Sexta, um peixinho delicioso à beira-mar. Muitos beijinhos para incrementar o paraíso. Sábado, uma aventura na selva !! Uma hora e meia de caminhada só de ida até a placa onde se inicia a trilha para Caxadaço, onde queríamos chegar. Mais uma hora andando, chegamos a pouco mais da metade do caminho ( para chegar ao fim da trilha, seriam mais 50 minutos). Fizemos o retorno. Chegamos a Dois Rios, e catamos conchas, que nunca tínhamos visto.
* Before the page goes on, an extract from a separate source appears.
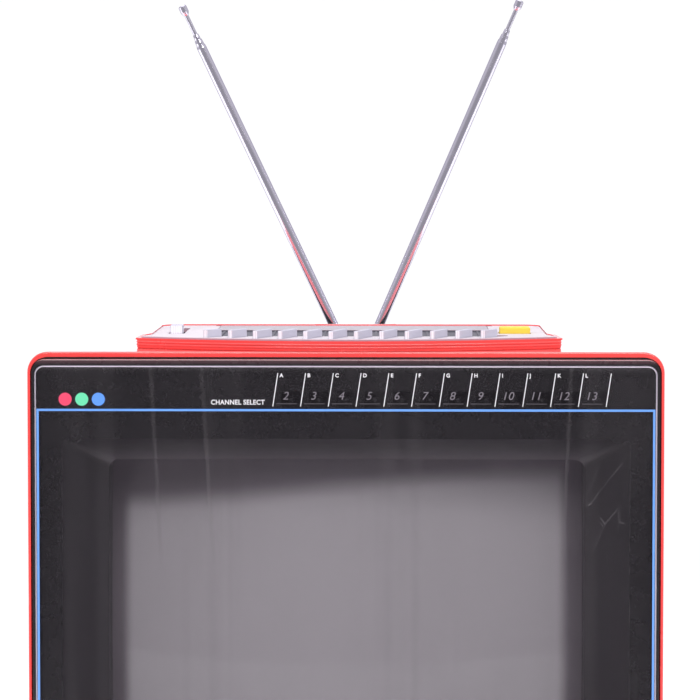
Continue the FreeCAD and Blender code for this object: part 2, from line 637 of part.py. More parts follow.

As mais bonitas eram, para mim, aquela que imitava um satélite, outra toda marrom chapeado, e a que intercalava tons de branco, com relevo. O joelho. A ambulância. Toda a atenção que uma mulher pode esperar de um homem.
O antibiótico. E finalmente o acampamento. Num lugar paradisíaco, dormimos ouvindo o córrego passar.
Dia seguinte, fomos até outra praia, se esconder, ou se mostrar, nas pedras.
Ver o mar, que foi para isso que ali fomos. Comer peixe, dividir. Estudar.
Grata por ter passado dias preciosos, por ter encontrado onças, assaltantes, buracos, entrado em contato com medos que não conhecia; mas também grata por ter encontrado o tempo, sem as horas; a chuva, a terra, o mato, as mãos dadas.

natureza II

De volta ao Rio de Janeiro, os sons me pertubam, parafusam-me como se eu fosse um brinquedo desmontável, sem lado. Sinto-me invadida pelos excessos, pelo desgaste a que a cidade nos reduz. Chego da Ilha, vou para a praia, estar no sol. Curtir intervalos. Lembrar-me do que ganhei.
Todas as pendências esperam por mim como se eu tivesse interesse por elas. Não é o caso.
O caso , hoje, é ouvir conversa alheia, saber que preciso me deitar, escrever uma letra de música e dizer: hoje é segunda-feira.